После такого успеха петроградские анархисты решили продолжить захват помещений. 28 апреля их отряд, вооруженный браунингами, винтовками и гранатами, занял дворец герцога Лейхтенбергского. Прибывшему наряду милиции они заявили, что действуют «согласно постановлению группы» и направлены «для занятия дома под клуб организации». Районный комиссар милиции, большевик М.М. Харитонов, получив от прокурора Петроградской судебной палаты П.Н. Переверзева распоряжение очистить здание, обратился за консультацией к членам Петросовета – эсеру А.Р. Гоцу и большевику Ю.М. Стеклову. Последний порекомендовал не прибегать к силе. В итоге – анархисты очистили здание, которое уже было оцеплено солдатами. Харитонов утверждал, что сведения об экспроприации имущества герцога не подтвердились. По мнению же сотрудника Общественного градоначальника Н. Глаголева, присутствовавшего при осмотре помещения после ухода анархистов, они захватили некоторые ценные вещи. Управляющий домом Зиновьев утверждал, что были похищены вещи (в том числе столовое серебро) на сумму не менее 200 тыс. рублей. Между тем точность этой суммы вызывает сомнение, поскольку «весь дом, не исключая ни одной комнаты, находился в таком хаотическом беспорядке, что точное и немедленное выяснение похищенного не представлялось возможным».

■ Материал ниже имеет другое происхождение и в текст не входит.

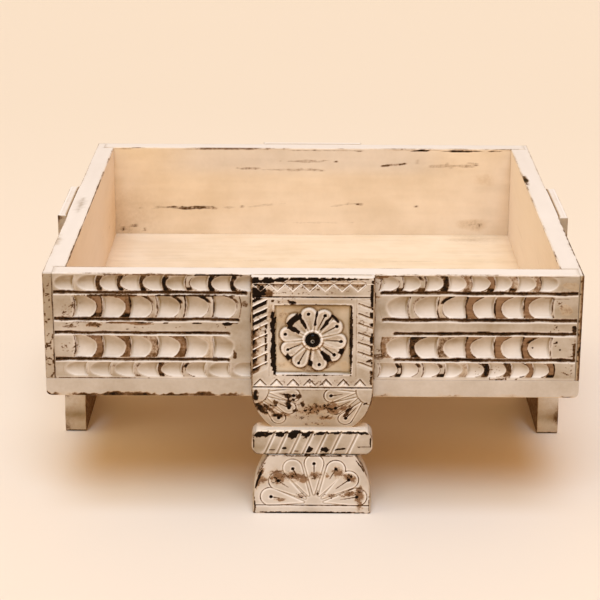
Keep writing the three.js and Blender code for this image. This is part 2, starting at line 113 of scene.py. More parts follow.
def patchy(x, z, cell_x, cell_z, seed):
    """Unevenness from 0 to 1 in two sizes, for wear that comes and goes."""
    coarse = uneven(x, z, cell_x, cell_z, seed)
    fine = uneven(x, z, cell_x / FINER, cell_z / FINER, seed + 1)
    return np.clip(0.5 + COARSE_SHARE * coarse + FINE_SHARE * fine, 0, 1)


def stations(low, high, step):
    """Evenly spaced values from low to high, at most step apart."""
    count = max(1, math.ceil((high - low) / step - 1e-6))
    return np.linspace(low, high, count + 1)


def scaled(shares, length):
    return [share * length for share in shares]


def quarter(steps):
    """Angles from none to a right angle."""
    return [math.pi / 2 * k / steps for k in range(steps + 1)]


def mirrored(points):
    """Points of a plan mirrored to the other side, in reverse order."""
    return [(-x, y) for x, y in points[::-1]]


def blurred(values, reach):
    """Values averaged over the points up to reach away along both axes."""
    for axis in (0, 1):
        margin = [(reach, reach) if side == axis else (0, 0) for side in (0, 1)]
        padded = np.pad(values, margin, mode="edge")
        shifted = [padded.take(range(k, k + values.shape[axis]), axis) for k in range(2 * reach + 1)]
        values = sum(shifted) / len(shifted)
    return values


def ragged(broken, least, more):
    """An amount that is broken up, from least where broken is 0 to more above that where it is 1."""
    return least + more * broken


def wear_rows(stain, bare, grime, cream):
    """The wear of some points, one row each."""
    return np.column_stack(np.broadcast_arrays(stain, bare, grime, cream))


def spot(x, y, place):
    """1 in the middle of a soft spot, whose middle and width are given along x and along y."""
    return bell_curve(x, *place["x"]) * bell_curve(y, *place["y"])


# Carved faces

# What each point of a face keeps: how deep it is cut, how stained and how bare it is, how fresh its
# paint is, a layer that also carries painted highlights and painted shade, and how creamy
LAYERS = ("depth", "stain", "bare", "fresh", "cream")
BLUR = 3
# How far a full hollow lies below its surroundings and a full edge above them, and a hollow's stain
HOLLOW_DEPTH, EDGE_HEIGHT, HOLLOW_STAIN = 0.5, 0.3, 0.1


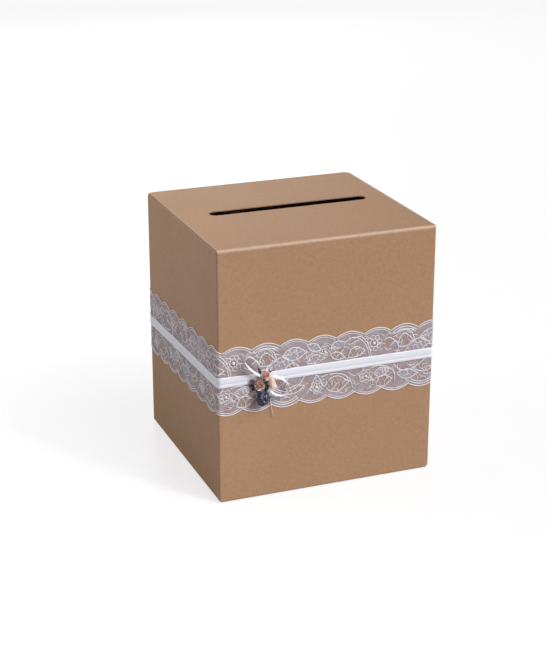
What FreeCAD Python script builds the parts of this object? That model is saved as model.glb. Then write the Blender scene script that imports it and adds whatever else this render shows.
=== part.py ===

Вероятно, что в бурные месяцы, февраль-апрель, анархисты были уже не первыми, кто с оружием в руках посетил дворец родственника царствовавшего дома Романовых. Уже в силу этого непросто установить, кто же именно, когда и что унес из здания. Комиссар Харитонов, не желавший репрессировать товарищей по революционному лагерю, ушел в отставку.